History made its way to the surface Wednesday in Naperville where the city's founding settlers established their homestead.

And it showed up sooner than expected.

Mill Street and Jefferson Avenue, where Joe and Almeda Naper settled, is the future location of a historic interpretive site that will give visitors a feel for what the homestead looked like without re-creating its buildings. Funded by a $350,000 grant included in the state's capital program, the interpretive site is scheduled to be complete by October.

But Wednesday, construction crews doing excavation before an afternoon groundbreaking ceremony unearthed some artifacts not discovered during archaeological digs on the site in 2006 and 2007.

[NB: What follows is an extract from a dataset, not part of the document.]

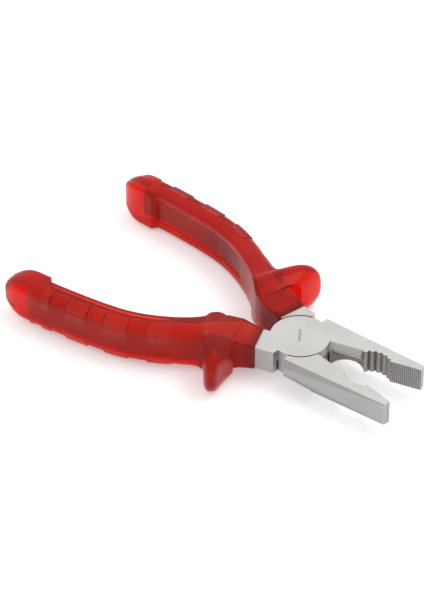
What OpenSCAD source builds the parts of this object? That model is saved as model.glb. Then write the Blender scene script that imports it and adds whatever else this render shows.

And as Mayor George Pradel spoke about the importance of preserving Naperville's beginnings, he proudly displayed one of the just-discovered artifacts: a piece of the lid to a chamber pot.

“Naperville was born through the hard work of Capt. Joe and Almeda Naper,” Pradel said in front of about 80 community members and elected officials. “(When) they laid the foundation for their home right on this site, they were also laying the groundwork for a community that has grown into a thriving city of 145,000 people.”

The interpretive site will be part park and part museum, displaying the first, second and third homes the Napers built on the site with low stone walls outlining the actual location of their foundations. The space also will include a hand water pump, benches and signs explaining the site's past uses and significance, said Craig Farnsworth with Hitchcock Design Group, the firm designing the area.

State Sen. Kirk Dillard, a Hinsdale Republican, said the site will function as an extended classroom for Naperville-area students to learn about the family that established the city, calling the project “something that is long overdue and it's done well.”

Naperville City Manager Doug Krieger agreed the site, with its focus on Naperville's founding family, fills a void in the city's recognition of important people.

“We have lots of statues ... and we have lots of commemorations,” Krieger said. “One of the things we don't have is a lasting monument to the city's founders Joe and Almeda Naper, and that was really the driving impetus to get the city to purchase this property.”

The city bought the land in 2006 for $765,000, when state Rep. Darlene Senger, a Naperville Republican, was a city council member.

“We thought it was very special and important to keep,” Senger said. “We are about doing the right things, including saving our history.”

Although the city didn't have the money to fund the development into an open space that relays its historical significance, the $350,000 state grant now is making the project possible, said Dave Kelsch, chairman of the ad hoc committee that planned the site's use after the city bought it.

“I can't wait to see the land be turned into a historic interpretive site honoring Joe and Almeda Naper,” Pradel said. “The legacy and sense of community the Napers began has remained in place throughout the years.”